To establish a general nuisance claim, "a plaintiff must prove that: (1) the condition complained of had a natural tendency to create danger and inflict injury upon person or property; (2) the danger created was a continuing one; (3) the use of the land was unreasonable or unlawful; [and] (4) the existence of the nuisance was a proximate cause of the plaintiffs' injuries and damages." (Internal quotation marks omitted.) State v. Tippetts-Abbett-McCarthy-Stratton, 204 Conn. 177, 183, 527 A.2d 688 (1987).
The defendant is correct in initially concluding that the claim of absolute nuisance by the plaintiff's decedent cannot be classified as a private nuisance because a private nuisance "exists only where one is injured in relation to a right which he enjoys by reason of his ownership of an interest in land." Webel v. Yale University, 125 Conn. 515, 525, 7 A.2d 215 (1939). Because the injuries to the plaintiff's decedent occurred at his place of employment and not on his private property, and the plaintiff's decedent did not allege an injury associated with the ownership of an interest of land, the nuisance claim should not be properly classified as a public nuisance.

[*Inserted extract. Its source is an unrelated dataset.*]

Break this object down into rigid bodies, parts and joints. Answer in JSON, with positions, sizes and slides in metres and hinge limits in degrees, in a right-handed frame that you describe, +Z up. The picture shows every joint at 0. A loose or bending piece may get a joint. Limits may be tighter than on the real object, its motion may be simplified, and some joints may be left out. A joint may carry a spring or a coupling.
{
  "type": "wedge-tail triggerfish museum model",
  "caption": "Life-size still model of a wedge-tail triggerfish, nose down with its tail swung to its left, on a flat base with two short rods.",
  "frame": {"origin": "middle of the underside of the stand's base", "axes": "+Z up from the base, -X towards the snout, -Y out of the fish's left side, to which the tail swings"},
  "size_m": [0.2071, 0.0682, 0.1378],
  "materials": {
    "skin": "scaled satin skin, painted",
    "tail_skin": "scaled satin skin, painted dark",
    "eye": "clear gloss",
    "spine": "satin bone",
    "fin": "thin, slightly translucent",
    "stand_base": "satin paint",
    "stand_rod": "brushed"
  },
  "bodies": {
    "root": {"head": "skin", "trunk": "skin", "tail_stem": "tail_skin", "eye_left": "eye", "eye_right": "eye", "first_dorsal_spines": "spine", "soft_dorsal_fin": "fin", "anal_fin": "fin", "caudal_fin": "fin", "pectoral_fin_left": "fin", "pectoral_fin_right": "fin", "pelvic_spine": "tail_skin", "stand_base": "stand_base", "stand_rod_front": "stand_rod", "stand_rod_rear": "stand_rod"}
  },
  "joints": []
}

Absolute public nuisance claims also require a plaintiff to prove two additional elements: "(1) that the condition or conduct complained of interfered with a right common to the general public . . . and (2) that the alleged nuisance was absolute, that is, that the defendants' intentional conduct, rather than their negligence, caused the condition deemed to be a nuisance." (Citations omitted.) State v. Tippetts-Abbett-McCarthy-Stratton, supra, 204 Conn. 183. "Intentional, in this context, means that not a wrong or the existence of a nuisance was intended, but that the creator of [it] intended to bring about the conditions which are in fact found to be a nuisance." (Internal quotation marks omitted.) Green v. Ensign-Bickford Co., 25 Conn. App. 479, 490, 595 A.2d 1383, cert. denied, 220 Conn. 919, 597 A.2d 341 (1991); Beckwith v. Stratford, 129 Conn. 506, 510-11, 29 A.2d 775 (1942).
Specifically, the defendant assets that the plaintiff's decedent, a business invitee and employee of Arga, was not exercising a public right while walking and eventually slipping on the parking lot adjacent to 100 Shaw Road. Although this motion was unopposed, the defendant identifies part of the plaintiff's argument that speaks to the issue, namely, that because Shaw Road and the accompanying buildings, parking lots and walkways were accessible to the general public, any conditions leading to injuries could be classified as a public nuisance.

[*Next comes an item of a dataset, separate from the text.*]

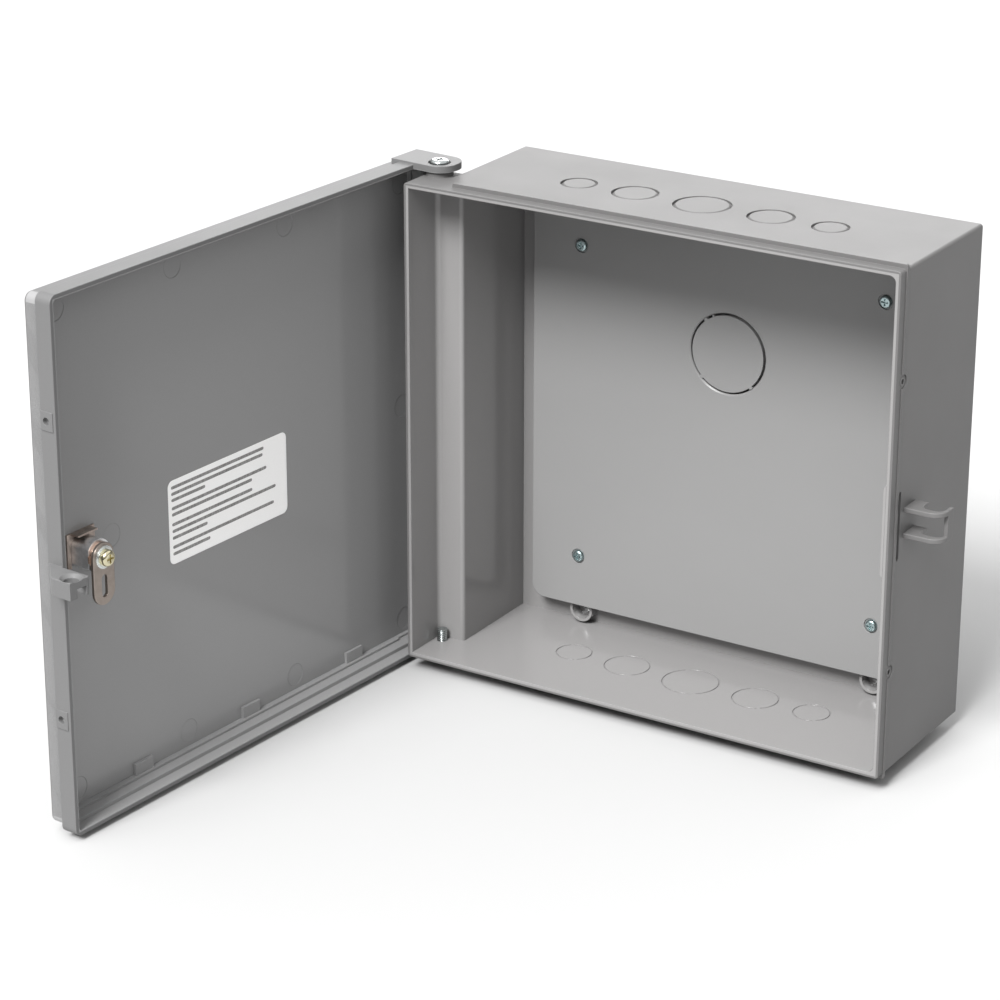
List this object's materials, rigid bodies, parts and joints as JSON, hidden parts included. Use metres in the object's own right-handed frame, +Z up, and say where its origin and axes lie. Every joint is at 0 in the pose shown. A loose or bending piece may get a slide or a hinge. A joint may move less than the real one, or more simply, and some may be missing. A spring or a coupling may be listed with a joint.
{
  "type": "wall-mount electrical enclosure",
  "caption": "Square wall-mounted moulded plastic enclosure with a side-hinged cover standing open, a flat back plate, knockouts, a padlock staple and a cam lock.",
  "frame": {"origin": "centre of the four wall-bolt holes, on the outer back face", "axes": "+X to the right seen from the front, +Y from the front into the wall, +Z up; the cover opens towards -Y"},
  "size_m": [0.4129, 0.4137, 0.3232],
  "materials": {
    "box_plastic": "fine satin texture outside, smoother inside, light grey",
    "plate_plastic": "semi-gloss light grey",
    "zinc_steel": "bright zinc plate with a faint blue tint",
    "yellow_zinc": "yellow zinc plate, glossy",
    "lock_chrome": "polished nickel-chrome plate",
    "cam_nickel": "warm dull nickel plate",
    "copper_washer": "copper-tinted plate",
    "key_brass": "satin brass",
    "gasket_black": "matte black",
    "label_white": "printed white film label"
  },
  "bodies": {
    "enclosure": {"enclosure_box": "box_plastic", "back_plate": "plate_plastic", "back_plate_screws": "zinc_steel", "hinge_screws": "zinc_steel"},
    "cover": {"door_cover": "box_plastic", "door_label": "label_white", "lock_housing": "lock_chrome", "lock_gasket": "gasket_black", "lock_retaining_clip": "cam_nickel"},
    "lock_core": {"lock_plug": "lock_chrome", "lock_key": "key_brass", "lock_stop_washer": "copper_washer", "lock_cam": "cam_nickel", "lock_flat_washer": "zinc_steel", "lock_spring_washer": "zinc_steel", "cam_screw": "yellow_zinc", "lock_wafer_1": "key_brass", "lock_wafer_2": "key_brass", "lock_wafer_3": "key_brass", "lock_wafer_4": "key_brass", "lock_wafer_5": "key_brass", "lock_wafer_spring_1": "key_brass", "lock_wafer_spring_2": "key_brass", "lock_wafer_spring_3": "key_brass", "lock_wafer_spring_4": "key_brass", "lock_wafer_spring_5": "key_brass"}
  },
  "joints": [
    {"name": "cover_hinge", "type": "hinge", "parent": "enclosure", "child": "cover", "pos_m": [-0.1619, -0.0794, 0], "axis": [0, 0, -1], "range_deg": [-94.3, 60.7]},
    {"name": "lock_turn", "type": "hinge", "parent": "cover", "child": "lock_core", "pos_m": [-0.18344, -0.36589, 0], "axis": [-0.9972, 0.075, 0], "range_deg": [0, 90]}
  ]
}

Generally, to prove the existence of a public right, a court looks to whether the alleged condition is one that is common to the public. "The test is not the number of persons annoyed, but the possibility of annoyance to the public by the invasion of its rights. A public nuisance is one that injures the citizens generally who may be so circumstanced as to come within its influence." (Internal quotation marks omitted.) Couture v. Board of Education, 6 Conn. App. 309, 315, 505 A.2d 432 (1986); see also Higgins v. Connecticut Light Power Co., 129 Conn. 606, 611-12, 30 A.2d 388 (1943). Although most public nuisance claims are directed at governmental entities, there have been cases in which public nuisance claims have been brought on the basis of injuries occurring on private properties. In those situations, our Supreme Court has held that where an individual who enters the subject premises at the express or implied invitation of a tenant (or property owner) does not come upon them in the exercise of any public right, but is there by reason of a right extended to him by the tenant, and, if injured, the visitor to the premises cannot base his right to recover on the existence of a public nuisance. Webel v. Yale University, supra, 125 Conn. 524-25; Dahlstrom v. Roosevelt Mills, Inc., 27 Conn. Sup. 355, 357, 238 A.2d 431 (1967).

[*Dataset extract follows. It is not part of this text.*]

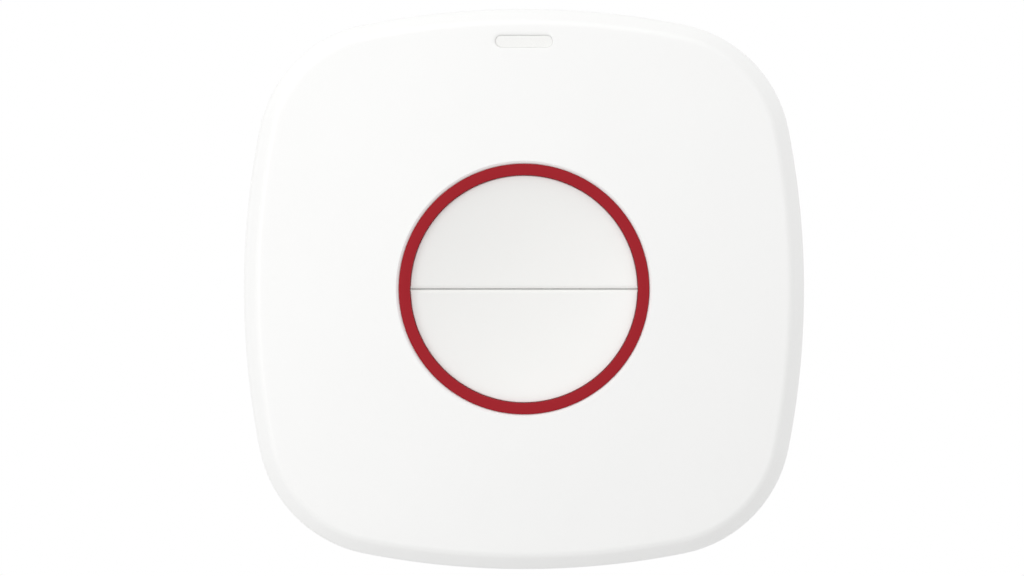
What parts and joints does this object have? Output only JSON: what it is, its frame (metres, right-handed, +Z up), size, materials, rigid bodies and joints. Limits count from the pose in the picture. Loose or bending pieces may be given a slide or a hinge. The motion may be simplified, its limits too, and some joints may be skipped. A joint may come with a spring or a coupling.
{
  "type": "wireless panic button",
  "caption": "Wall-mounted wireless panic button: rounded square white case, red ring round a split round button, status lamp, coin-cell door, keyed wall bracket.",
  "frame": {"origin": "middle of the wall bracket's flat back face, between its two screw holes", "axes": "+Y into the wall, +Z up, +X to the right as seen from the front; the button faces -Y"},
  "size_m": [0.056, 0.0166, 0.056],
  "materials": {
    "bracket_plastic": "fine moulded texture",
    "cover_plastic": "fine satin moulded texture",
    "button_plastic": "satin moulded",
    "ring_plastic": "satin red moulded",
    "pipe_plastic": "milky clear moulded",
    "cell_steel": "nickel plated",
    "contact_steel": "nickel plated strip",
    "board_laminate": "solder mask",
    "chip_epoxy": "moulded epoxy",
    "crystal_steel": "metal lid on a ceramic tub",
    "capacitor_ceramic": "fired ceramic",
    "coil_brass": "plated spring wire",
    "lamp_plastic": "clear moulded lens",
    "switch_plastic": "moulded",
    "switch_steel": "stainless sheet",
    "terminal_steel": "tinned",
    "plunger_plastic": "moulded",
    "screw_steel": "zinc plated"
  },
  "bodies": {
    "wall_bracket": {"wall_bracket": "bracket_plastic"},
    "case": {"rear_cover": "cover_plastic", "front_cover": "cover_plastic", "coin_cell": "cell_steel", "battery_plus_contact": "contact_steel", "battery_minus_contact": "contact_steel", "circuit_board": "board_laminate", "radio_chip": "chip_epoxy", "crystal": "crystal_steel", "chip_capacitors": "capacitor_ceramic", "antenna_coil": "coil_brass", "led_indicator": "lamp_plastic", "light_pipe": "pipe_plastic", "switch_terminals": "terminal_steel", "button_ring": "ring_plastic", "case_screws": "screw_steel", "ring_screws": "screw_steel", "upper_switch_base": "switch_plastic", "upper_switch_frame": "switch_steel", "lower_switch_base": "switch_plastic", "lower_switch_frame": "switch_steel"},
    "battery_door": {"battery_door": "cover_plastic"},
    "upper_button": {"upper_button_cap": "button_plastic", "upper_switch_plunger": "plunger_plastic"},
    "lower_button": {"lower_button_cap": "button_plastic", "lower_switch_plunger": "plunger_plastic"}
  },
  "joints": [
    {"name": "case_lift", "type": "slide", "parent": "wall_bracket", "child": "case", "axis": [0, 0, 1], "range_m": [0, 0.0024]},
    {"name": "battery_door_turn", "type": "hinge", "parent": "case", "child": "battery_door", "pos_m": [0, -0.0032, 0], "axis": [0, 1, 0], "range_deg": [0, 45]},
    {"name": "upper_button_press", "type": "slide", "parent": "case", "child": "upper_button", "axis": [0, 1, 0], "range_m": [0, 0.0004], "stiffness_N_per_m": 4000, "springref_m": -0.0001},
    {"name": "lower_button_press", "type": "slide", "parent": "case", "child": "lower_button", "axis": [0, 1, 0], "range_m": [0, 0.0004], "stiffness_N_per_m": 4000, "springref_m": -0.0001}
  ]
}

In support of its position, the defendant relies primarily on Cimino v. Yale University, 638 F. Sup. 952 (D. Conn. 1986), and Dahlstrom. In Cimino, the plaintiff sued the university for injuries sustained after a crowd pulled down the goalposts at the Yale Bowl following a football game. In granting the defendant's motion for summary judgment to dismiss the public nuisance count, the court cited a number of cases involving public rights on private property. Id., 954-55. The opinion directly cites Dahlstrom. Id., 955. In Dahlstrom, the plaintiff, at that time, a child two years of age, was injured in a store owned by the defendant. The minor child's parents brought an action in public nuisance, but the defendant demurred, arguing that the plaintiff was not exercising a public right when entering the store. The court held that although the store generally welcomed patrons inside, the plaintiff was not entitled to do so by any virtue of a public right enjoyed by public citizens. Dahlstrom v. Roosevelt Mills, Inc., supra, 27 Conn. Sup. 357.
The defendant here admits that it owned the property in question. Viewed in the light most favorable to the plaintiff, the buildings, parking lots, walkways and Shaw Road itself are all accessible to the general public, even though individuals entering the premises are most likely business invitees who make use of the businesses located in the four buildings owned and leased out by the defendant. Although questions evaluating the validity of a nuisance claim are ordinarily questions of fact, the case law speaks to the contrary. Like the minor child in the store in Dahlstrom and the spectator at the Yale Bowl in Cimino, the plaintiff's decedent was unquestionably allowed to enter the subject premises. Here, the plaintiff's decedent entered the North Branford property in furtherance of his employment and had full access to all parts of the property. The court is convinced by the relevant facts and case law, however, that the plaintiff's decedent was not entitled to enter the premises by virtue of a public right enjoyed by citizens as part of the public.
On the basis of the court's conclusion that the plaintiff cannot satisfy her burden of proving that the condition or conduct complained of interfered with a right common to the general public, discussion regarding the defendant's additional argument is moot. It should be noted, however, that in support of its secondary claim, the defendant relies on the warranty deed and the deposition of Dow, general partner of the defendant. Dow's deposition testimony indicates that the property the defendant purchased in 1987 was in substantially the same condition as the property was in at the time of the accident, and that the buildings, parking lots and adjacent areas were all fully developed at the time of the purchase. Because the plaintiff has not disputed this issue in an opposition to the motion, those statements must be accepted as true.